A vitória de Trump significa muitas coisas. Mas a que mais assusta é a derrota da ideia de que devemos ser tolerantes com o diferente. Uma ideia que vem sendo construída, dolorosamente, lentamente, desde a Reforma.
Nos últimos 500 anos, a humanidade (a Europa primeiro) teve de aprender que as pessoas têm ideias diferentes do que seja uma boa vida. E a melhor solução encontrada foi a da tolerância política. Ou seja: o governo não se mete no tipo de vida que você quer levar. Nada de tentar decidir tua religião e nem teus costumes.
À ideia de que o Estado deve ser laico seguiu-se a de que deve ser “neutro” em relação a qualquer projeto mais geral que deva ser “imposto” aos outros. Isso levou a uma espécie de “revolução liberal”.
No mundo liberal (liberalismo político, não econômico) você pode ser o que quiser, desde que deixe os outros serem o que quiserem. Gay? Sem problemas. Muçulmano? E daí? Ninguém tem nada a ver com tua vida pessoal, desde que você seja respeitoso, pague os impostos etc.
Isso levou a várias ideias modernas para o tipo de vida que temos hoje. Multiculturalismo, por exemplo. Pluralidade. Reconhecimento. Até a ideia do politicamente correto – a ideia de que não é desejável tratarmos os outros com desdém por serem diferentes de nós.
Mas isso tudo, aparentemente, gera revolta. Em vários países de primeiro mundo, a tolerância com o estrangeiro (visto com o alguém que vem de lugares mais pobres para roubar empregos) é vista como fraqueza. A tolerância religiosa passou a ser vista como conivência com o fundamentalismo. E o politicamente correto é atacado como se tornasse o mundo mais chato.

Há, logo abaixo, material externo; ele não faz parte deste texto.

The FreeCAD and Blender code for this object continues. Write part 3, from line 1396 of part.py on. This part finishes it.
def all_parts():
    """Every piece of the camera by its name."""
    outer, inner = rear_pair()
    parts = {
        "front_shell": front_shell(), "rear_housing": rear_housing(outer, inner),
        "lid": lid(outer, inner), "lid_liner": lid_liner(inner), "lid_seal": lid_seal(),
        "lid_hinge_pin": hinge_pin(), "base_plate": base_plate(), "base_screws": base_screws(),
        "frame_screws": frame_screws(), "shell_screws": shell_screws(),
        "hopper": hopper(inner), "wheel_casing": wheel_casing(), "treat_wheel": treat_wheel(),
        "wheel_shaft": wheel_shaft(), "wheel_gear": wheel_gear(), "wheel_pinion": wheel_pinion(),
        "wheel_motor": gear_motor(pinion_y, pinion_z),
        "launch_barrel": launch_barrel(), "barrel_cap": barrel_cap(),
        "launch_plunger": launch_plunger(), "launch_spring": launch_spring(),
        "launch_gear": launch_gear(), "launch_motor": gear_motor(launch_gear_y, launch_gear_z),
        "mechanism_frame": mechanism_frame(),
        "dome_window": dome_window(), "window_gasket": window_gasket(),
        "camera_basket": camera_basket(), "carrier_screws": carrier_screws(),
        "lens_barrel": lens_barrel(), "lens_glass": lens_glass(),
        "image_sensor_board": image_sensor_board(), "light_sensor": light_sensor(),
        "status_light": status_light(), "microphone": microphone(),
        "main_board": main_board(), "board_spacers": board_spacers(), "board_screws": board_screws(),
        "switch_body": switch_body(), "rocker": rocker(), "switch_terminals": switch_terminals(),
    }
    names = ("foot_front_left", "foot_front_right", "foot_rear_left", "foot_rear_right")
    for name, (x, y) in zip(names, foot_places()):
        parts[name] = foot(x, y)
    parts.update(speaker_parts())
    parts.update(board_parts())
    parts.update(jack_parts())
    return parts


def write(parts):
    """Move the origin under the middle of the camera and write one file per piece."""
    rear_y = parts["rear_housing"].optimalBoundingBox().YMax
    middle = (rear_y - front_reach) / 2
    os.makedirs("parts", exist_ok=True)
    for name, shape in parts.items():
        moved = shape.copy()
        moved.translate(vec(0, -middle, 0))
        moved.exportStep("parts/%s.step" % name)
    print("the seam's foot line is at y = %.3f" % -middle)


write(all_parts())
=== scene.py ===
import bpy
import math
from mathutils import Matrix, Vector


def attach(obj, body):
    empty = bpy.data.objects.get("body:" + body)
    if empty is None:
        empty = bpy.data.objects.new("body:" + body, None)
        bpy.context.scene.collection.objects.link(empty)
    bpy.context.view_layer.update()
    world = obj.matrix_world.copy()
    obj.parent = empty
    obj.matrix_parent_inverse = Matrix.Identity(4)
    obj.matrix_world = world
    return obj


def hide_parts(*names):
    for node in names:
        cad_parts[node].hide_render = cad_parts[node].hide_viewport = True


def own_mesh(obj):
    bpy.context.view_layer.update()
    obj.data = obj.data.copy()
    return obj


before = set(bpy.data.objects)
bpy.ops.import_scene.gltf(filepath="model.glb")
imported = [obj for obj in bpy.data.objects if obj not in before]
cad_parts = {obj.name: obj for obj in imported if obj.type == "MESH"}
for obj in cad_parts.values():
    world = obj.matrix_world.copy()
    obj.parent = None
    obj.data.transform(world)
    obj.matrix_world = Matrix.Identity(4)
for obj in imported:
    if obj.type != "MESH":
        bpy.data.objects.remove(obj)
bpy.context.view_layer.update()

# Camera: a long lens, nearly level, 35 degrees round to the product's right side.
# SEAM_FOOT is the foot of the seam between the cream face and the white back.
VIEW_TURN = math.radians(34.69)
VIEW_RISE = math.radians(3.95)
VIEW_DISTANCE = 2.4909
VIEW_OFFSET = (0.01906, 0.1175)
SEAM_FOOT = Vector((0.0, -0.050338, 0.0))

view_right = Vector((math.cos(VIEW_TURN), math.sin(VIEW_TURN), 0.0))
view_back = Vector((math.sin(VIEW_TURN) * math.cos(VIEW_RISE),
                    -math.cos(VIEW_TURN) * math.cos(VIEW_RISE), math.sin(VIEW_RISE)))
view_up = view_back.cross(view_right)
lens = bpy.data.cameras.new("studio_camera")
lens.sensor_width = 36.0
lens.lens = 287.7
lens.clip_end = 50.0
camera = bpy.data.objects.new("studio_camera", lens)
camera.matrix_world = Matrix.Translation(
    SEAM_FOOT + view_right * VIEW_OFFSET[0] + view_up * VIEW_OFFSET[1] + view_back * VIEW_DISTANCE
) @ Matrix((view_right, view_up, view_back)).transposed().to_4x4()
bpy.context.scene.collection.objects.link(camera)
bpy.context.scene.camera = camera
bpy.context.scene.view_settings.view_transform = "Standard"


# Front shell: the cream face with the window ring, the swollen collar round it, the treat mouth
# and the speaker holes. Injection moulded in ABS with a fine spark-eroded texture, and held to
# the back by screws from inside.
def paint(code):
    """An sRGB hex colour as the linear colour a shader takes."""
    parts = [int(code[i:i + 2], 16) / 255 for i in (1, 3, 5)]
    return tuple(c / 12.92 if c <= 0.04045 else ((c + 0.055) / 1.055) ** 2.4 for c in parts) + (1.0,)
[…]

O apelo de populistas como Trump, Le Pen e outros é justamente esse – o de dar vazão àqueles que não têm mais paciência com a tolerância, com a ideia de que o outro deve ter tantos direitos quanto você – com a ideia, em última instância, de que todos devemos ser respeitados como iguais.

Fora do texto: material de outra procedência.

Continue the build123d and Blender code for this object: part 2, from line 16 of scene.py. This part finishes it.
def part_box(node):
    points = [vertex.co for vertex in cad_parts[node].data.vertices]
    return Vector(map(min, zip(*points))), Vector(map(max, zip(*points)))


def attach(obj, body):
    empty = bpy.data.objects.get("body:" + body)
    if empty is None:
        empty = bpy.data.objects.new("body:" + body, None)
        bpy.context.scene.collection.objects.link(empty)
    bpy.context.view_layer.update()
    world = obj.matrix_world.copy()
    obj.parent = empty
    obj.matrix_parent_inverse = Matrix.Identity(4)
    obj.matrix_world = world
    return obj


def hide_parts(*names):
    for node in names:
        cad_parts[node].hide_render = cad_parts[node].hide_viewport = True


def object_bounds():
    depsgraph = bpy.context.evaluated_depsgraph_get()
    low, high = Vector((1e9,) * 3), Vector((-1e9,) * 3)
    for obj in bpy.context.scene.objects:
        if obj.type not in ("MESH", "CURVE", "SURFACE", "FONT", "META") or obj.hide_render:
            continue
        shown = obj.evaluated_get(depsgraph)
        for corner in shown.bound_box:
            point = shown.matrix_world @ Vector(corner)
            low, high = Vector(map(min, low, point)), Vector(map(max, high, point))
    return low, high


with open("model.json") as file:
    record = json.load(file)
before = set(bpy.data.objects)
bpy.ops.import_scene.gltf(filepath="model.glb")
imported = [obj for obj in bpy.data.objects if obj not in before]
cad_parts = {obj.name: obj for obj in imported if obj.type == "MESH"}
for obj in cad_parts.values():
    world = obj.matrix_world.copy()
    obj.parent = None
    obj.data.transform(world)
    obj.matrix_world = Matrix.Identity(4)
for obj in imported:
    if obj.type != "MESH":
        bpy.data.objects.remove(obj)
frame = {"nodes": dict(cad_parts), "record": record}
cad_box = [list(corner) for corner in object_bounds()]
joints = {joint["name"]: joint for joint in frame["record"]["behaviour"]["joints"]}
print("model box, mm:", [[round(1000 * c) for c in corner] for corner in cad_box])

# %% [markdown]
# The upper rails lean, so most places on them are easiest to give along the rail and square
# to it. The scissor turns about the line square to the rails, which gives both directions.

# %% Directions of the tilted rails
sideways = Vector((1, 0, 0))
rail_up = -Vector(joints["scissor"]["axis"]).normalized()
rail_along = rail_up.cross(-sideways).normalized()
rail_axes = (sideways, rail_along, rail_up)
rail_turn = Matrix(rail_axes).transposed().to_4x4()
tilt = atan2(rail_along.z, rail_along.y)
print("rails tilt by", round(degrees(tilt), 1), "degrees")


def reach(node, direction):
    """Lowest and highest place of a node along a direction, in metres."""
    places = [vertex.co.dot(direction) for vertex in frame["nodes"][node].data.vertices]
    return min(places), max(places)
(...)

Trump é a vitória da intolerância. A vitória do muro sobre a ponte. Do degredo sobre a inclusão. Do eu sobre o outro. Do mais forte contra o mais fraco. Do centro sobre a periferia. Do egoísmo sobre a solidariedade. Do medo sobre a esperança. É a derrota do frágil mundo de direitos humanos e a vitória de quem deles escarnece.